The multi-effect of asteroid impact, bushfires, soot-induced permanent eclipse, cooling and destruction of the ozone layer are expected to have remained for several years before calming, during which time food chains across the global collapsed and lead to extinction of the majority of species present at the time.
Florence to pass by night
A large near-Earth object named Florence will pass safely by Earth on Friday 1 September. The asteroid, measuring more than 4 kilometres wide, will scoot by Earth at a distance of around 7 million kilometres, or 18 times the distance of Earth to the Moon.
“Florence is the largest asteroid to pass by our planet this close since the NASA program to detect and track near-Earth asteroids began.” said Paul Chodas, manager of NASA’s Center for Near-Earth Object Studies. The close pass will allow astronomers to study the asteroid in fine detail.
Florence, named after Florence Nightingale, was discovered in 1981 by astronomers at Siding Spring Observatory, north-west of Sydney.
Image courtesy of NASA/JPL-Caltech
Another Earth Close To Home
Astrophysicists have predicted there could be an Earth-like planet just 16 light years from our own home.
The team were investigating the Gliese 832 star system, which is known to be home to two planets. However their calculations revealed that the star system may contain an additional Earth-like planet residing at a distance ranging from 0.25 to 2.0 astronomical unit (AU) from the star.

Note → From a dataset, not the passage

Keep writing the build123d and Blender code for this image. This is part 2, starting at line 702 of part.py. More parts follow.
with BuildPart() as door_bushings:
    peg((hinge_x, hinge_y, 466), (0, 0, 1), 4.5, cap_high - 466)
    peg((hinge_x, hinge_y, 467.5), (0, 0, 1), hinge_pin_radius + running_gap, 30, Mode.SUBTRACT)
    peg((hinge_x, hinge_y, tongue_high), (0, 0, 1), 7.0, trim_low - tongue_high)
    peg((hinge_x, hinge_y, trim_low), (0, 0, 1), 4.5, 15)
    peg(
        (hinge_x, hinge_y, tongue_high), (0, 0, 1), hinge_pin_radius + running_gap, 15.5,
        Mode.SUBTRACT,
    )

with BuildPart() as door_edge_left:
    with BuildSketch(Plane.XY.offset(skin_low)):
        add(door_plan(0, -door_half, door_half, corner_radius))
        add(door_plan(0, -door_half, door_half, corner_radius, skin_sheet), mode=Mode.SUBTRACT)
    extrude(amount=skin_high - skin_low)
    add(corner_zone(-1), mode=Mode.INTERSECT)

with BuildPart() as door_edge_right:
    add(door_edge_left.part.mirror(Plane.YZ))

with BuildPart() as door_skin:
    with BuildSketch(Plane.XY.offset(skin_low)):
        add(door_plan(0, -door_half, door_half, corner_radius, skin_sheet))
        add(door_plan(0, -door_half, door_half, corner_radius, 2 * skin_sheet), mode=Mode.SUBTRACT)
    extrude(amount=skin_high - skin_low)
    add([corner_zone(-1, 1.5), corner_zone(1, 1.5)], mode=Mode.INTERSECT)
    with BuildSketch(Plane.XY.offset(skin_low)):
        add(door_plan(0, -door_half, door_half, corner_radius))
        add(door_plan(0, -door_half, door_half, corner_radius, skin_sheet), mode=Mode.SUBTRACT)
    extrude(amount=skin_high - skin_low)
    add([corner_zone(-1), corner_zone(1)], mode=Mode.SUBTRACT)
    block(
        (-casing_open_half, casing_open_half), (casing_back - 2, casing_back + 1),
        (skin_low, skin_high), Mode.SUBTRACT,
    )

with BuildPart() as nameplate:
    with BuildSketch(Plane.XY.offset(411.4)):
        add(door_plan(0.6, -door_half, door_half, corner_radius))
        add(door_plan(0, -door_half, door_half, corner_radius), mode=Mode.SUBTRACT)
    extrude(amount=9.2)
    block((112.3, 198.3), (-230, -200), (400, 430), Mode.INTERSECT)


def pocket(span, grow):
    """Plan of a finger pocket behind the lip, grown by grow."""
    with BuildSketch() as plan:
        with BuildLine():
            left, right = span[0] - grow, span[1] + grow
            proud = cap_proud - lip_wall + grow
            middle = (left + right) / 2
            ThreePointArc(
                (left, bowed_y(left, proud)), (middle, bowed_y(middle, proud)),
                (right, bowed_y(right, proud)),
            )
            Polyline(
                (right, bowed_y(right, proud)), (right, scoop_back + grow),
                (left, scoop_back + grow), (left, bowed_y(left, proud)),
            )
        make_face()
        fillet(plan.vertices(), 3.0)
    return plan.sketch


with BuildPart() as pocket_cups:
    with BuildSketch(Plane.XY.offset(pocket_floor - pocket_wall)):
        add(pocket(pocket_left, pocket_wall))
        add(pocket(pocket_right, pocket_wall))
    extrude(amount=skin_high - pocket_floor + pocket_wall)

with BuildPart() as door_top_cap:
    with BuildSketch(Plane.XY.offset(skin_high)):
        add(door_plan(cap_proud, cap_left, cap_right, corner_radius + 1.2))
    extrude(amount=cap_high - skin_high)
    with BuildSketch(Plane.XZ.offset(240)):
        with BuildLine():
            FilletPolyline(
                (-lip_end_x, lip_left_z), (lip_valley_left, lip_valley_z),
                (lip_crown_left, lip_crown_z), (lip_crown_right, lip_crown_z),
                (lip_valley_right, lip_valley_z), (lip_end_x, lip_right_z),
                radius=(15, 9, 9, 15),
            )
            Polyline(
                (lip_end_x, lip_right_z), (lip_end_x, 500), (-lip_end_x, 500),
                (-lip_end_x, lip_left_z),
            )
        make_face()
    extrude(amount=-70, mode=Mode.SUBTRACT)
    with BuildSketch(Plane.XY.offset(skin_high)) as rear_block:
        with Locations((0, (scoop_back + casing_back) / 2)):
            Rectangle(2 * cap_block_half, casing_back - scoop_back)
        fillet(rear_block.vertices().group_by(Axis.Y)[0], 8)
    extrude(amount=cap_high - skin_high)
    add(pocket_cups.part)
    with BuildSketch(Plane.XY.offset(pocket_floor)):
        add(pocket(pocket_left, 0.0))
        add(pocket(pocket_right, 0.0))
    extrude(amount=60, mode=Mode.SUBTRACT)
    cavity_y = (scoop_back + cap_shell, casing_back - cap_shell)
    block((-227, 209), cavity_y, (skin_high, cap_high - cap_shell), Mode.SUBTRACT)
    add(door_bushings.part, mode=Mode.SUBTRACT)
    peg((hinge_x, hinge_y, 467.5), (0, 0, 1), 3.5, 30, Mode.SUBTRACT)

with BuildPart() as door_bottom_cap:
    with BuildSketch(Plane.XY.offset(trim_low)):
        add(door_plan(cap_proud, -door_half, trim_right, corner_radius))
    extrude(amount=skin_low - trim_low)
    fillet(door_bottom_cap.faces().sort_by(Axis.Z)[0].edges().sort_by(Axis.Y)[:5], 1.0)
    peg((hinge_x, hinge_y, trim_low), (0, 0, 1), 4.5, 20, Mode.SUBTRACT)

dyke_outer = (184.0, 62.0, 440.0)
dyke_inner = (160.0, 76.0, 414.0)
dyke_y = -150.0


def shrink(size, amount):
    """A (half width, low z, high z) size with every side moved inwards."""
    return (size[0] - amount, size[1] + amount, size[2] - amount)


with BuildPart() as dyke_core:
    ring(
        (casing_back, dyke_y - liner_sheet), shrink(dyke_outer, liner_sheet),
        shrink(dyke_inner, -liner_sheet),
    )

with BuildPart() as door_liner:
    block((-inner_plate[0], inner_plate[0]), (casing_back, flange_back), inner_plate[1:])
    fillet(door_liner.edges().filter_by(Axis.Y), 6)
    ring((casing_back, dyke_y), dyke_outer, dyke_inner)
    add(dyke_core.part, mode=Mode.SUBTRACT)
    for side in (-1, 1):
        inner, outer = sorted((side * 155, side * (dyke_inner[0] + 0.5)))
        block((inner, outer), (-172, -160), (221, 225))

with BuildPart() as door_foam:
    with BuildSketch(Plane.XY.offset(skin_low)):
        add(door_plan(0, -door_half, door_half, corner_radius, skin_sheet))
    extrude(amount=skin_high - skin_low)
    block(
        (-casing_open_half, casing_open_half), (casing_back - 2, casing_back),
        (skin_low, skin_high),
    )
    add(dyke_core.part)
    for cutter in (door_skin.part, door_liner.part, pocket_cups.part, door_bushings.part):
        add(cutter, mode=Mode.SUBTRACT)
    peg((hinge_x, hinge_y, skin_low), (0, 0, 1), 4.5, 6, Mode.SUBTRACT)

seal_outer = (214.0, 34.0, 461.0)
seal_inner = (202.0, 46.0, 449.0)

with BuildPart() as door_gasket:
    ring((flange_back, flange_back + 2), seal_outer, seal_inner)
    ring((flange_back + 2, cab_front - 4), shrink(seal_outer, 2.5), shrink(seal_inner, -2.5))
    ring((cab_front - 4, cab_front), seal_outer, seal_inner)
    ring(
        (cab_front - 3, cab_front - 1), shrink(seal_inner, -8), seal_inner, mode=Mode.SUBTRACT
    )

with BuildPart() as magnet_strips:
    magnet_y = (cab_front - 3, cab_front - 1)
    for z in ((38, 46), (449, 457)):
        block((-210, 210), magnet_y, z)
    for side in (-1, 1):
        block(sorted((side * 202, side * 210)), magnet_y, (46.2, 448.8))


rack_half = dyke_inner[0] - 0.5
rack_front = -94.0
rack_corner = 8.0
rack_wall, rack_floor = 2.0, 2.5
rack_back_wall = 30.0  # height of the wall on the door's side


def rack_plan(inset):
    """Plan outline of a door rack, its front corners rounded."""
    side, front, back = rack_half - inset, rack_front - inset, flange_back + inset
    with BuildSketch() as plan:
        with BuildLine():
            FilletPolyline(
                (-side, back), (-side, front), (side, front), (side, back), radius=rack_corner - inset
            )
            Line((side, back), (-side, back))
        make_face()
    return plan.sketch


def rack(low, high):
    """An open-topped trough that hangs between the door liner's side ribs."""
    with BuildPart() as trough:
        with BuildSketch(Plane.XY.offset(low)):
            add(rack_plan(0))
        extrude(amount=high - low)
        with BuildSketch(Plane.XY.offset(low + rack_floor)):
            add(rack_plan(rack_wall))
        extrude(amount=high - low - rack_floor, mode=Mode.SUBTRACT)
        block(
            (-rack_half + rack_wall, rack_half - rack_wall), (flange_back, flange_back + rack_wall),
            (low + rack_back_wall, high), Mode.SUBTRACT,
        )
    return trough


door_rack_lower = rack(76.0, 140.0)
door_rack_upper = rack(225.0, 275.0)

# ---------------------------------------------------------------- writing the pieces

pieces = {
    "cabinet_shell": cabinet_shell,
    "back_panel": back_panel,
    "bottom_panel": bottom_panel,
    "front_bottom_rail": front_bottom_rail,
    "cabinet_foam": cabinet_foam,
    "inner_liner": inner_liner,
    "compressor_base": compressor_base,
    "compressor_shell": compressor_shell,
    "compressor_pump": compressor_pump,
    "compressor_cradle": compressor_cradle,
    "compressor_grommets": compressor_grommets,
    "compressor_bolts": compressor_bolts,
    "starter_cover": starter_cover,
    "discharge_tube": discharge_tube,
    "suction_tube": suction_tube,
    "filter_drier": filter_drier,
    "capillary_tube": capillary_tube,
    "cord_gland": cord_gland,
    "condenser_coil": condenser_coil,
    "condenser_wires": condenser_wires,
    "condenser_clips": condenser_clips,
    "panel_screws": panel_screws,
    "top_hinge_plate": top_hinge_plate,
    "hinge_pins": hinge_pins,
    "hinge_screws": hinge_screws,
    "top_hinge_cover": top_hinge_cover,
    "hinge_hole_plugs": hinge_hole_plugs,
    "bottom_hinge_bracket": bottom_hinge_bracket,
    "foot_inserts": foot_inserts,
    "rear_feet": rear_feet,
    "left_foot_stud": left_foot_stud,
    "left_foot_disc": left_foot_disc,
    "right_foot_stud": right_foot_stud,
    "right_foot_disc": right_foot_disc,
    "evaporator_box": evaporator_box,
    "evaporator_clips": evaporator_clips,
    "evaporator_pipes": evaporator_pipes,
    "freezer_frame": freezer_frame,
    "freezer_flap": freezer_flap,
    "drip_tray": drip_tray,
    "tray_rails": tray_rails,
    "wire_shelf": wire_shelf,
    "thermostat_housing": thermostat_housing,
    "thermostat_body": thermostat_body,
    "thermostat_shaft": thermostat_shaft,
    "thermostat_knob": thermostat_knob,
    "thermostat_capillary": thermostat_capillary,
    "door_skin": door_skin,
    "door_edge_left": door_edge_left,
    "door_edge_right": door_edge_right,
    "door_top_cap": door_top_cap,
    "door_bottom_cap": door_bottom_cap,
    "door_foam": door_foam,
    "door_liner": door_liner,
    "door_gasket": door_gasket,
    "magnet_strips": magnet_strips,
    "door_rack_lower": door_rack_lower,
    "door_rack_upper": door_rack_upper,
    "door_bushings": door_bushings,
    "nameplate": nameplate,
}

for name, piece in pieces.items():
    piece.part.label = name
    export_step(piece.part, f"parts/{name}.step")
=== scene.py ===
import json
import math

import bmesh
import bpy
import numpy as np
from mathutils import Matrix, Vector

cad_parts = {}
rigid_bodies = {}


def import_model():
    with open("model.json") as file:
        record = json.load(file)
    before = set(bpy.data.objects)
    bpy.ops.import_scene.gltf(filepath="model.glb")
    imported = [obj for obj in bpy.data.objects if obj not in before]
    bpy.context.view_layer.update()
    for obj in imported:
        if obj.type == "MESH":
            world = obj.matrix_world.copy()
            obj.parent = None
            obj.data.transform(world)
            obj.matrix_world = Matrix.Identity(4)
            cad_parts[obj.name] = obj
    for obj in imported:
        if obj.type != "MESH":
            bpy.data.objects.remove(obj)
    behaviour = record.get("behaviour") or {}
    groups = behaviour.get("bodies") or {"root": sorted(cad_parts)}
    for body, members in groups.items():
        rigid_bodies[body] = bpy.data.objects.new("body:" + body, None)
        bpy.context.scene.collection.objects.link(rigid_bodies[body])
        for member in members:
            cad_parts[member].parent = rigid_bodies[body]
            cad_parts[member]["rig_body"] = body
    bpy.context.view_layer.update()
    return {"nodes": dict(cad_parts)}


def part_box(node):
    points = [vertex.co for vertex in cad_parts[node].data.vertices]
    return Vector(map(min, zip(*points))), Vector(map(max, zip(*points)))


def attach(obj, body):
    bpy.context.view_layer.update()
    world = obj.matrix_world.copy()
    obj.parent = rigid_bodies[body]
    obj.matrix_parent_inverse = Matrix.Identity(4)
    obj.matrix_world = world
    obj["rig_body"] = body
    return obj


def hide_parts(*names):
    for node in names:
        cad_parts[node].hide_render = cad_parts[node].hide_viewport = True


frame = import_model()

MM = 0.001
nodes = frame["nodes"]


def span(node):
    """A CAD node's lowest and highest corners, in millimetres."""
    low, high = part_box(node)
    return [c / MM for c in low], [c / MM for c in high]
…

“According to our calculations, this hypothetical alien world would probably have a mass between 1 to 15 Earth’s masses,” said the lead author Suman Satyal.

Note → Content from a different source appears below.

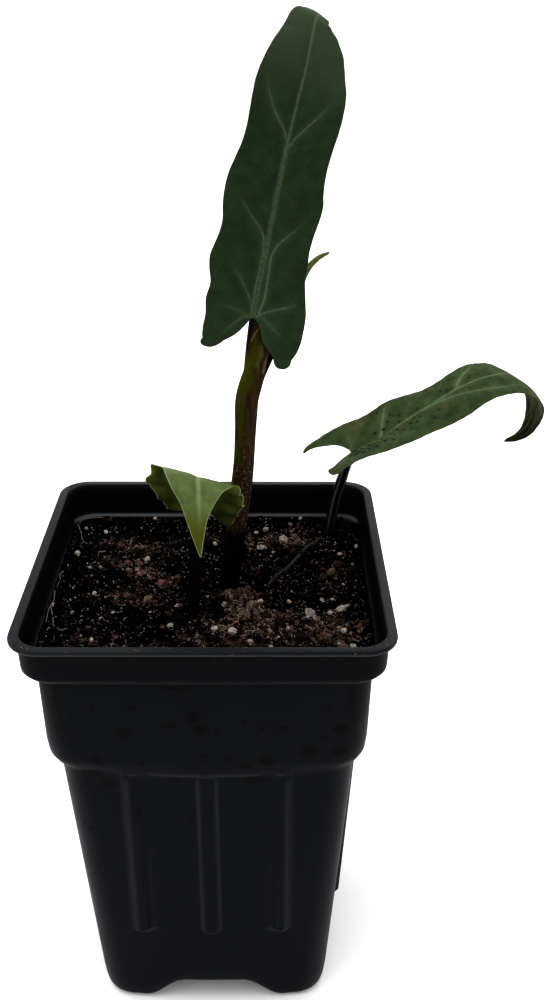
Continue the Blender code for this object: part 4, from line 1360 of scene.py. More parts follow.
@dataclass
class Stalks:
    """The three petioles with the tall leaf's sheath and the rolled new leaf."""

    dark: StalkSkin = StalkSkin("dark_petiole_skin_grown", "0d0a05", "3a2c1a", "7a6455")
    black: StalkSkin = StalkSkin(
        "black_petiole_skin_grown", "070708", "0f0f11", "2a2a2c", pale="5a5955", roughness=0.28,
        specular=0.4,
    )
    young: StalkSkin = StalkSkin(
        "young_petiole_skin_grown", "050506", "09090a", "141415", roughness=0.6, specular=0.04
    )
    rolled: StalkSkin = StalkSkin("rolled_leaf_skin_grown", "484e28", "7d8254", "b0b38a", olive="2b2018")
    # Marks on the sheath as seen from the front: kind, points across and up, half width, strength
    sheath_marks: tuple[tuple[str, Knots, float, float], ...] = (
        ("brown", ((15.8, 195.8), (14.2, 190.8), (12.5, 185.4), (11.7, 179.9), (11, 170.5)), 3, 0.9),
        ("olive", ((15.8, 205.9), (13.8, 200.7), (11.8, 195.8), (10.4, 190.4)), 2.1, 0.9),
        ("olive", ((10.8, 192), (9.4, 185), (8.9, 178), (8.2, 168)), 1.1, 1),
        ("olive", ((11.4, 197), (9.4, 190), (8.8, 184)), 1.6, 1),
        # The pale marks are the sheath's pale free edges, with painted highlights at its tip and on its
        # olive band
        ("pale", ((15, 201.4), (14.8, 199), (13.7, 196.6)), 0.6, 0.14),
        ("pale", ((15.4, 208.3), (14, 205.9), (12.5, 203.7), (11.5, 201.4)), 0.28, 0.4),
        ("pale", ((15.6, 208.8), (15, 207.6)), 0.5, 1),
        ("pale", ((17.3, 202.5), (16.9, 199.7), (15.9, 196.9), (15.3, 194.4)), 0.28, 0.4),
        # The dark marks are painted shade, black as in the gap between the sheath's right edge and the
        # leaf
        ("dark", ((12.2, 209.5), (11.8, 205.2), (11, 201)), 1.1, 1),
        ("dark", ((14.6, 206.5), (15.8, 204.4)), 0.8, 0.7),
        ("dark", ((19.6, 204), (19, 199.5), (18, 196), (16.9, 191)), 1.6, 1),
        ("dark", ((5.2, 163), (6.6, 168.5)), 1.5, 0.9),
    )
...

The team found that the planet could reside in a stable orbit around the star using a computer simulation. The orbit would be stable enough to maintain the planet in the star’s habitable zone for up to a billion years.
Now it is known that a planet of similar size to Earth could be orbiting a star so close to us, it will be up to astrophysicists and astronomers to observe the star’s behaviour, velocity and light profile to determine whether the planet is actually present.